WASHINGTON -- A skeptical Supreme Court on Monday reacted with frustration and some confusion to President Donald Trump's plan to exclude migrants living in the country illegally from the calculations used to allocate seats in the House.

While there was some discussion about whether the plan was lawful, the more immediate questions for the justices were where the administration stood in its efforts to identify and count these immigrants and what role the court should play if substantial numbers were not identified.

But if the Census Bureau cannot provide Trump with specific information about a large enough number of migrants without legal status in the coming weeks, he will not be able to exclude enough of them from the reapportionment to change the way House seats are allocated. That would leave the justices without a concrete dispute to decide.

"The situation is fairly fluid," Jeffrey Wall, the acting U.S. solicitor general, told the justices, conceding that the Census Bureau may not be able to supply Trump with much data on immigrants in the country illegally. "There is a real prospect that the numbers will not affect the apportionment," he said.

Justice Samuel Alito said that put the court in an odd position.

"I find the posture of this case quite frustrating," he said. "It could be that this is much ado about very little."

The Commerce Department is required to supply census information to the president by the end of the year, but it may not be able to meet that deadline. Wall indicated that the Census Bureau had good data on the tens of thousands of people held by Immigration and Customs Enforcement, but the number is almost certainly too small to change apportionment.

He was less certain that the bureau could match records concerning people subject to orders of removal, young migrants known as Dreamers or other categories of immigrants without legal status.

Wall said the process was cumbersome and difficult. "We're literally trying to individually identify people who are present in the United States in violation of federal law," he said.

Wall suggested that the plaintiffs could file a new lawsuit after Trump submits a statement to Congress setting out the number of representatives to which each state is entitled if House seats shift because of the exclusion of migrants in the country illegally.

Chief Justice John Roberts was skeptical. "Isn't that going to be like having to unscramble the eggs?" he asked.
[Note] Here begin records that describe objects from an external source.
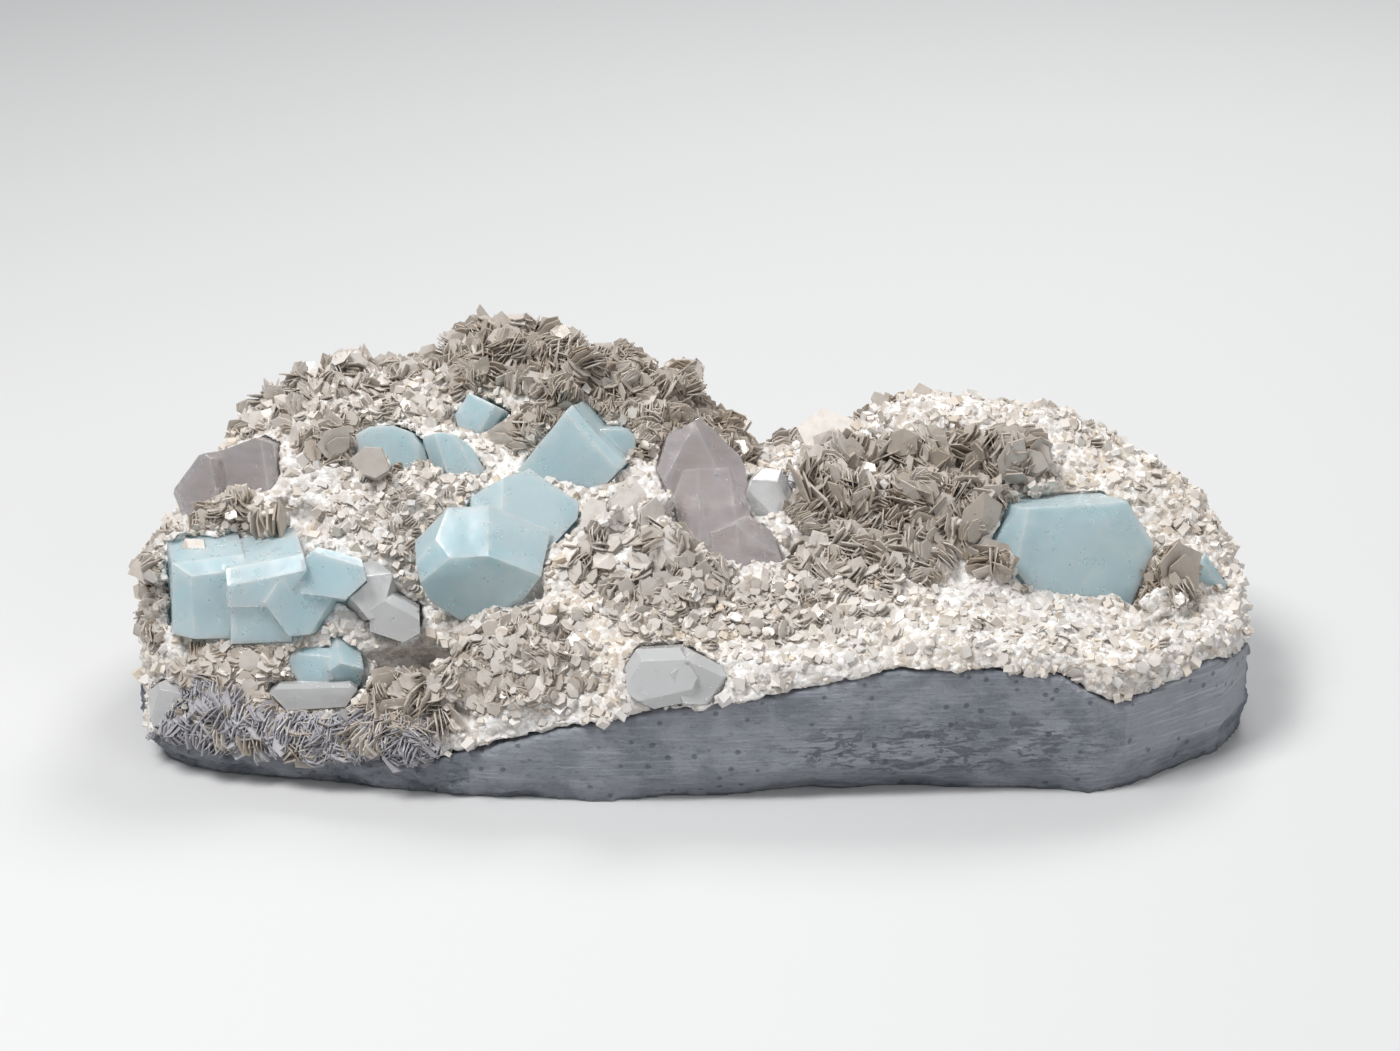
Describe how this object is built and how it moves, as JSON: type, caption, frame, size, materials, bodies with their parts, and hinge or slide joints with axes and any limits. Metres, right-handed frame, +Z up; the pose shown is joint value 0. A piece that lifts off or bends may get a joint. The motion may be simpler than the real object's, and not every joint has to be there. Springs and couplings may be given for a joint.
{
  "type": "aquamarine specimen on matrix",
  "caption": "Loose mineral specimen: pale blue aquamarine and smoky quartz crystals among leafy mica books on a pale feldspar crust over grey rock, resting on a flat bottom.",
  "frame": {"origin": "on the flat resting face, under the middle of the specimen", "axes": "+X along the specimen's length, +Y from the crystal side to the back, +Z up"},
  "size_m": [0.2992, 0.1432, 0.0911],
  "materials": {
    "grey_rock": "sawn and broken grey rock, dull",
    "pale_feldspar": "crumbly pale feldspar with mica books, dull to pearly",
    "aquamarine": "natural crystal faces, cloudy pale blue",
    "smoky_quartz": "natural and broken faces, smoky and clear",
    "pale_quartz": "broken faces, cloudy white"
  },
  "bodies": {
    "root": {"wall_rock": "grey_rock", "feldspar_crust": "pale_feldspar", "aquamarine_cluster": "aquamarine", "aquamarine_left_prism": "aquamarine", "aquamarine_lower_left": "aquamarine", "aquamarine_top": "aquamarine", "aquamarine_hexagon": "aquamarine", "aquamarine_far_right": "aquamarine", "smoky_quartz_centre": "smoky_quartz", "smoky_quartz_left": "smoky_quartz", "quartz_clear": "pale_quartz", "quartz_front_lump": "pale_quartz", "quartz_left_lumps": "pale_quartz", "quartz_lens": "pale_quartz", "quartz_low_left": "pale_quartz"}
  },
  "joints": []
}
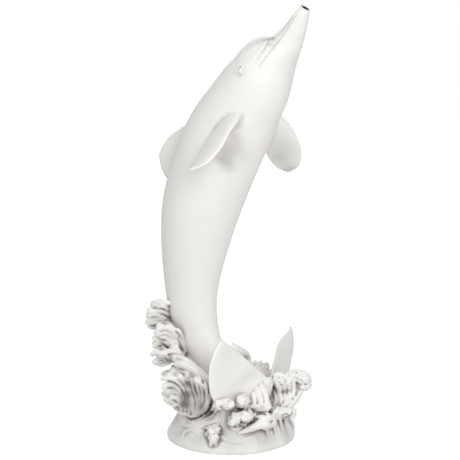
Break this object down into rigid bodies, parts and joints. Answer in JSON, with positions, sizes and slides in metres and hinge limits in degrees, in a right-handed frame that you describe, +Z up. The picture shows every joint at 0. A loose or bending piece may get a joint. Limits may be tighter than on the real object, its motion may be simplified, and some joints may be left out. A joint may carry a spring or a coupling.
{
  "type": "dolphin spitter statue",
  "caption": "Garden fountain statue of a leaping dolphin rising from breaking waves on a round plinth, piped to spit water from its beak.",
  "frame": {"origin": "middle of the plinth's flat underside", "axes": "+Z up, +X the way the dolphin's belly faces, so XZ is its plane of symmetry; -Y is the dolphin's right side"},
  "size_m": [0.3552, 0.338, 0.8437],
  "materials": {
    "stone_resin": "matt antique white with a light grey wash in the hollows",
    "black_tube": "matt",
    "black_nylon": "satin"
  },
  "bodies": {
    "root": {"dolphin_casting": "stone_resin", "water_tube": "black_tube", "hose_tail": "black_nylon"}
  },
  "joints": []
}
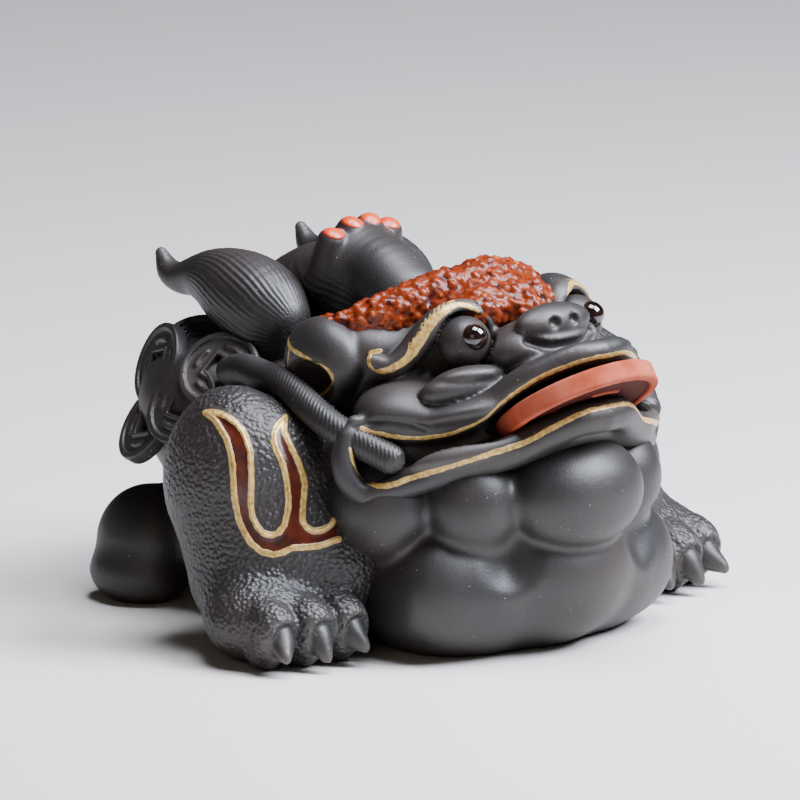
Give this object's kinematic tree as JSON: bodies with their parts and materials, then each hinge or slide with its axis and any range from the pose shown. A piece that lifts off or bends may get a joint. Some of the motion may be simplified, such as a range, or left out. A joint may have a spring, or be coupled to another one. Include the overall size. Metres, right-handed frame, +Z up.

The Constitution requires congressional districts to be apportioned "counting the whole number of persons in each state," using information from the census. A federal law requires the president to send Congress a statement setting out the number of representatives to which each state is entitled after each decennial census. In the past, those statements have been based on a count of all residents.

In July, Trump issued a memorandum taking a new approach.

"For the purpose of the reapportionment of representatives following the 2020 census," the memo said, "it is the policy of the United States to exclude from the apportionment base aliens who are not in a lawful immigration status."

"Current estimates suggest that one state is home to more than 2.2 million illegal aliens, constituting more than 6% of the state's entire population," the memo said, apparently referring to California. "Including these illegal aliens in the population of the state for the purpose of apportionment could result in the allocation of two or three more congressional seats than would otherwise be allocated."

Trump ordered Wilbur Ross, the secretary of commerce, to provide him with two sets of numbers, one including migrants in the country illegally and the other without. It was unclear how Ross would derive the second set of numbers, as last year the Supreme Court rejected his efforts to add a citizenship question to the census.

The case before the court, Trump v. New York, No. 20-366, was brought by two sets of plaintiffs, the U.S. Conference of Mayors and a coalition of advocacy groups and other nongovernmental organizations.